[begin Recorded information]
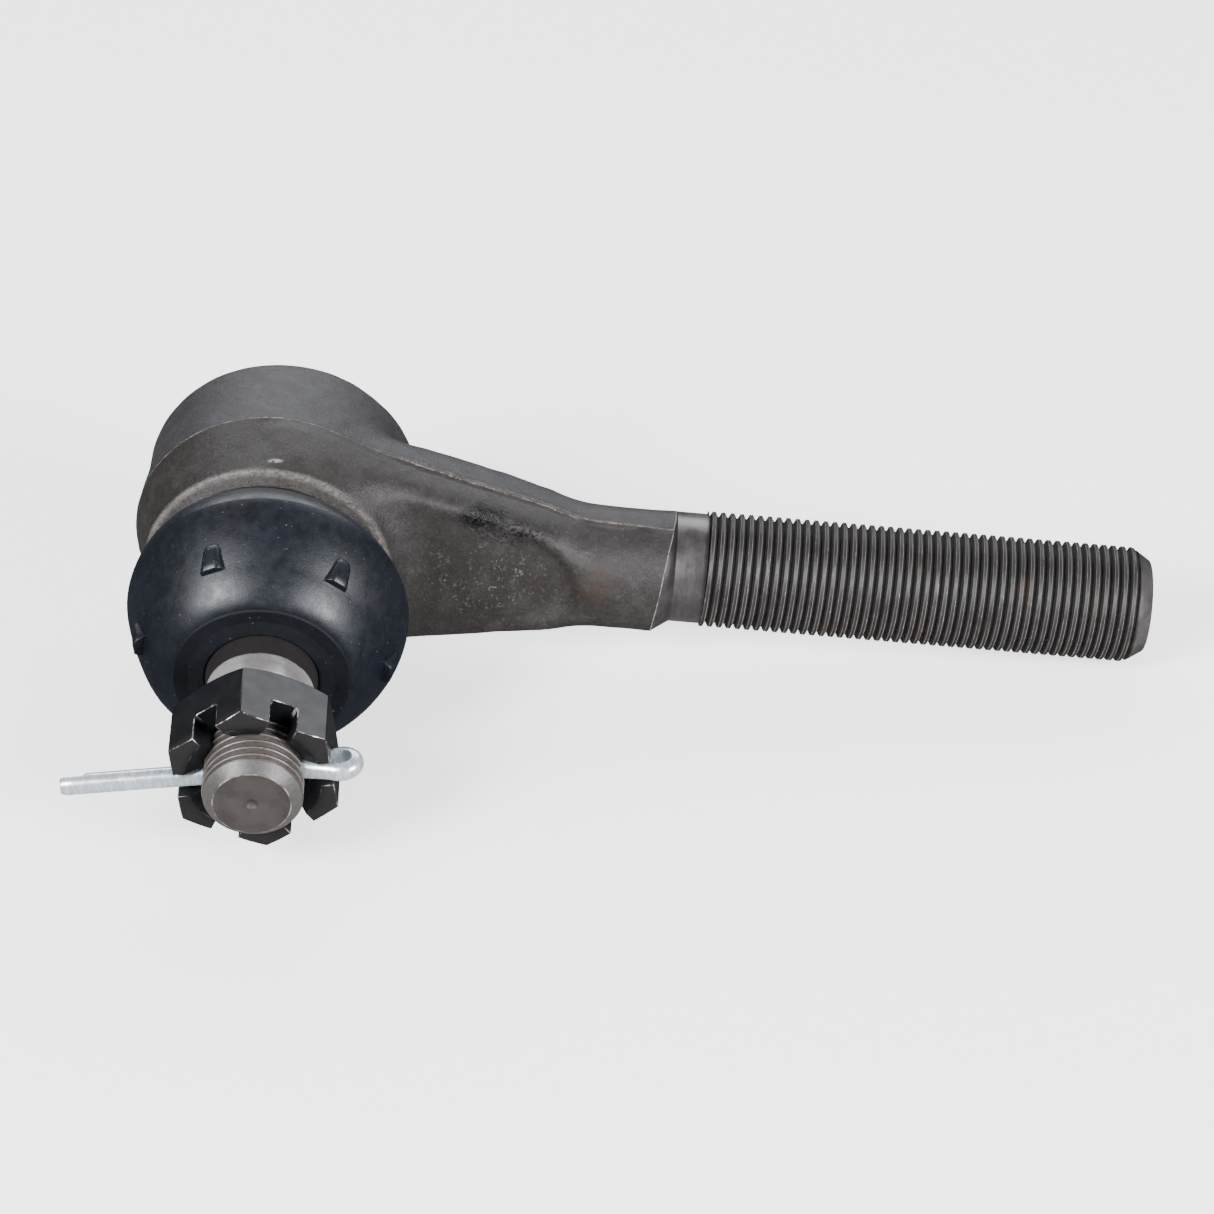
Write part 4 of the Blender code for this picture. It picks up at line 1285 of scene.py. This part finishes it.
def main():
    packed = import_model()
    origin = Vector(joint(packed, "stud_nod")["pos_m"])
    along = Vector(joint(packed, "stud_nod")["axis"]).normalized()
    out = Vector((0, 1, 0))
    socket = basis(origin, along, out, along.cross(out))
    down_stud = Vector(joint(packed, "stud_spin")["axis"]).normalized()
    swing = Vector(joint(packed, "stud_swing")["axis"]).normalized()
    side = (-down_stud).cross(swing).normalized()
    stud = basis(origin, side, -down_stud, side.cross(-down_stud))
    stud_along_x = basis(origin, down_stud, side, down_stud.cross(side))
    lean = socket.to_3x3().inverted() @ stud.to_3x3()
    slot_turn = Matrix.Rotation(-math.radians(SLOT_TURN), 4, "Y")
    pin_frame = stud @ Matrix.Translation((0, -PIN_AT * MM, 0)) @ slot_turn
    nut_frame = stud @ slot_turn

    def at(x, y, z):
        return tuple(socket @ Vector((x * MM, y * MM, z * MM)))

    neck_look = ("turned_neck_look", socket, (0.120, 0.110, 0.108), (0.19, 0.175, 0.170), 0.34, "x", 0.8)
    spring_look = ("spring_steel_look", socket, (0.10, 0.10, 0.105), (0.18, 0.18, 0.185), 0.35, "y", 0.9)
    cover_look = ("cover_steel_look", socket, (0.05, 0.047, 0.046), (0.08, 0.075, 0.072), 0.5, "y", 0.6)
    neck_steel, spring, cover_steel = (turned_look(*l).material for l in (neck_look, spring_look, cover_look))
    shank_crest, stud_crest = (0.23, 0.21, 0.20), (0.19, 0.17, 0.155)
    shank_thread = thread_look("shank_thread_look", socket, (0.0150, 0.0135, 0.0130), shank_crest, 0.46)
    stud_thread = thread_look("stud_thread_look", stud, (0.045, 0.038, 0.034), stud_crest, 0.36)
    stud_steel, stud_end = stud_steel_look(stud), stud_end_look(stud)
    oxide, worn = oxide_look(stud), worn_edge_look(stud)
    zinc = zinc_look(pin_frame)
    rubber = rubber_look("boot_rubber_look", socket, 0.40, 1.0)
    lip_rubber = rubber_look("boot_lip_rubber_look", socket, 0.66, 0.55)
    plastic = plastic_look(socket)

    forging = make_forging(socket, [forged_look(socket), cone_look(socket)])
    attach(forging, "socket")
    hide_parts("socket_forging")
    shank = make_shank(socket, [neck_steel, shank_thread])
    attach(shank, "socket")

    stud_piece = make_stud(stud_along_x, pin_frame, [stud_steel, stud_thread, stud_end])
    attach(stud_piece, "stud")
    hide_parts("ball_stud")
    nut = make_nut(nut_frame, [oxide, worn])
    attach(nut, "stud")
    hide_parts("castle_nut")
    pin = make_pin(pin_frame, zinc)
    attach(pin, "pin")
    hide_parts("split_pin")

    skirt, neck, front = make_boot(socket, lean, rubber, lip_rubber)
    nibs = make_nibs(socket, lean, rubber, front)
    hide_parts("dust_boot")
    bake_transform(skirt)
    for piece in [neck] + nibs:
        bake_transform(piece)

    cover = make_cover(socket, cover_steel)
    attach(cover, "socket")
    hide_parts("end_cover")

    flexing_copy(packed, "preload_spring", spring)
    flexing_copy(packed, "check_spring", spring)

    looks = {
        "front_bearing_seat": plastic,
        "pressure_seat": plastic,
        "grease_fitting": zinc,
        "check_ball": stud_steel,
        "boot_base_ring": spring,
        "boot_lip_ring": spring,
    }
    for name, look in looks.items():
        node = packed["nodes"][name]
        node.data.materials.clear()
        node.data.materials.append(look)

    make_stage()
    make_camera(socket)


main()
[end Recorded information]
Short task: Restate every line of the data word for word.

Response to the exercise:
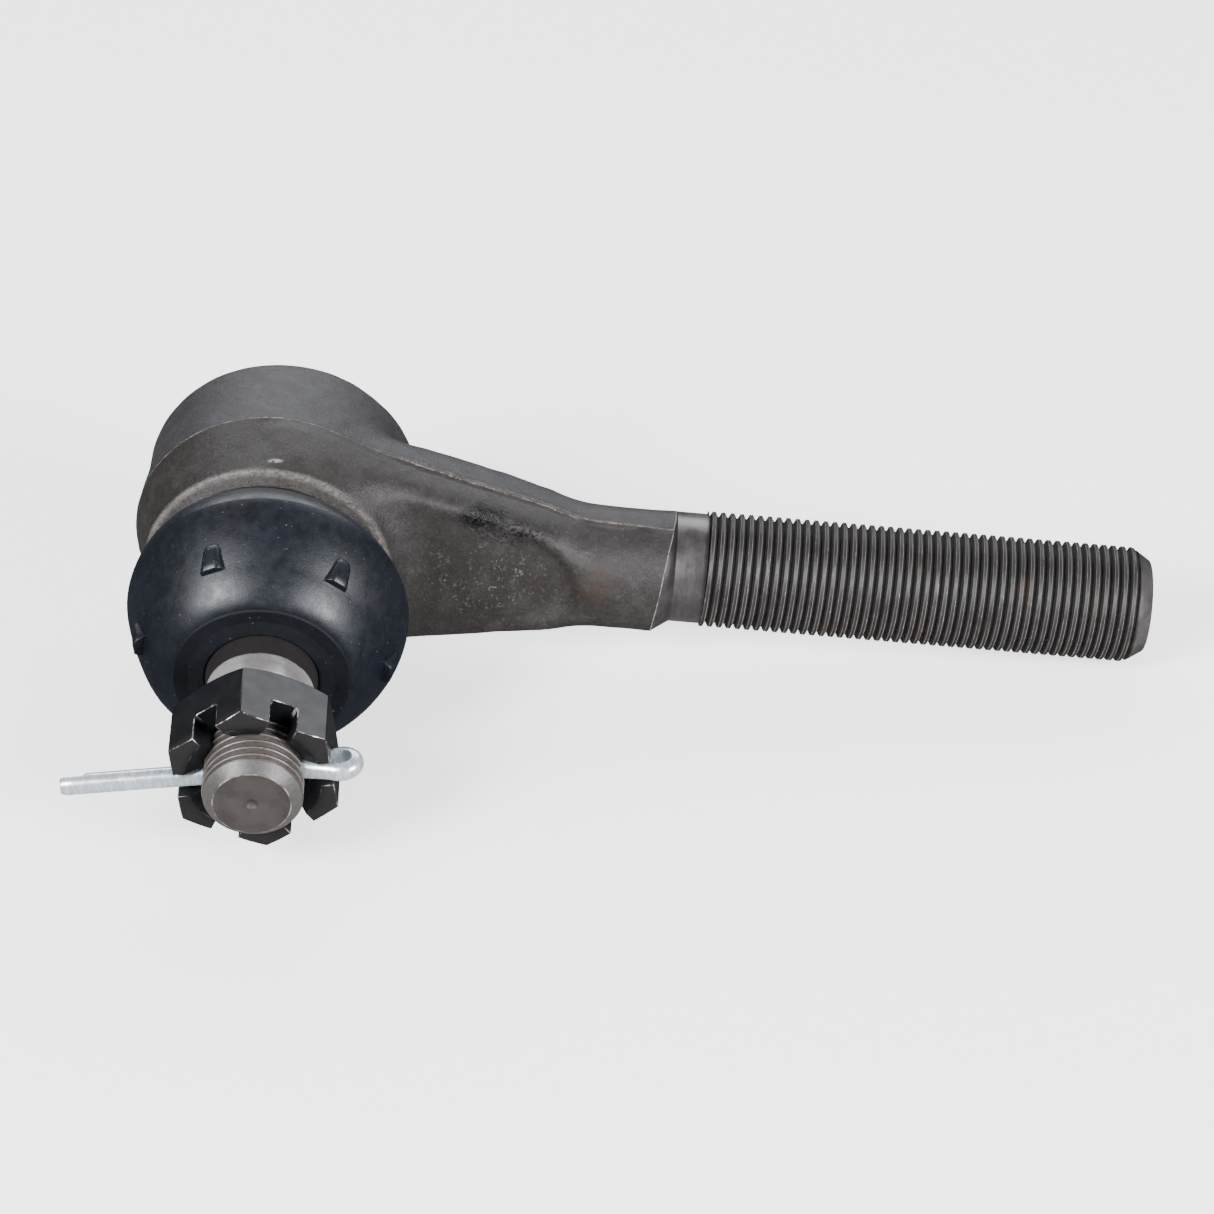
Write part 4 of the Blender code for this picture. It picks up at line 1285 of scene.py. This part finishes it.
def main():
    packed = import_model()
    origin = Vector(joint(packed, "stud_nod")["pos_m"])
    along = Vector(joint(packed, "stud_nod")["axis"]).normalized()
    out = Vector((0, 1, 0))
    socket = basis(origin, along, out, along.cross(out))
    down_stud = Vector(joint(packed, "stud_spin")["axis"]).normalized()
    swing = Vector(joint(packed, "stud_swing")["axis"]).normalized()
    side = (-down_stud).cross(swing).normalized()
    stud = basis(origin, side, -down_stud, side.cross(-down_stud))
    stud_along_x = basis(origin, down_stud, side, down_stud.cross(side))
    lean = socket.to_3x3().inverted() @ stud.to_3x3()
    slot_turn = Matrix.Rotation(-math.radians(SLOT_TURN), 4, "Y")
    pin_frame = stud @ Matrix.Translation((0, -PIN_AT * MM, 0)) @ slot_turn
    nut_frame = stud @ slot_turn

    def at(x, y, z):
        return tuple(socket @ Vector((x * MM, y * MM, z * MM)))

    neck_look = ("turned_neck_look", socket, (0.120, 0.110, 0.108), (0.19, 0.175, 0.170), 0.34, "x", 0.8)
    spring_look = ("spring_steel_look", socket, (0.10, 0.10, 0.105), (0.18, 0.18, 0.185), 0.35, "y", 0.9)
    cover_look = ("cover_steel_look", socket, (0.05, 0.047, 0.046), (0.08, 0.075, 0.072), 0.5, "y", 0.6)
    neck_steel, spring, cover_steel = (turned_look(*l).material for l in (neck_look, spring_look, cover_look))
    shank_crest, stud_crest = (0.23, 0.21, 0.20), (0.19, 0.17, 0.155)
    shank_thread = thread_look("shank_thread_look", socket, (0.0150, 0.0135, 0.0130), shank_crest, 0.46)
    stud_thread = thread_look("stud_thread_look", stud, (0.045, 0.038, 0.034), stud_crest, 0.36)
    stud_steel, stud_end = stud_steel_look(stud), stud_end_look(stud)
    oxide, worn = oxide_look(stud), worn_edge_look(stud)
    zinc = zinc_look(pin_frame)
    rubber = rubber_look("boot_rubber_look", socket, 0.40, 1.0)
    lip_rubber = rubber_look("boot_lip_rubber_look", socket, 0.66, 0.55)
    plastic = plastic_look(socket)

    forging = make_forging(socket, [forged_look(socket), cone_look(socket)])
    attach(forging, "socket")
    hide_parts("socket_forging")
    shank = make_shank(socket, [neck_steel, shank_thread])
    attach(shank, "socket")

    stud_piece = make_stud(stud_along_x, pin_frame, [stud_steel, stud_thread, stud_end])
    attach(stud_piece, "stud")
    hide_parts("ball_stud")
    nut = make_nut(nut_frame, [oxide, worn])
    attach(nut, "stud")
    hide_parts("castle_nut")
    pin = make_pin(pin_frame, zinc)
    attach(pin, "pin")
    hide_parts("split_pin")

    skirt, neck, front = make_boot(socket, lean, rubber, lip_rubber)
    nibs = make_nibs(socket, lean, rubber, front)
    hide_parts("dust_boot")
    bake_transform(skirt)
    for piece in [neck] + nibs:
        bake_transform(piece)

    cover = make_cover(socket, cover_steel)
    attach(cover, "socket")
    hide_parts("end_cover")

    flexing_copy(packed, "preload_spring", spring)
    flexing_copy(packed, "check_spring", spring)

    looks = {
        "front_bearing_seat": plastic,
        "pressure_seat": plastic,
        "grease_fitting": zinc,
        "check_ball": stud_steel,
        "boot_base_ring": spring,
        "boot_lip_ring": spring,
    }
    for name, look in looks.items():
        node = packed["nodes"][name]
        node.data.materials.clear()
        node.data.materials.append(look)

    make_stage()
    make_camera(socket)


main()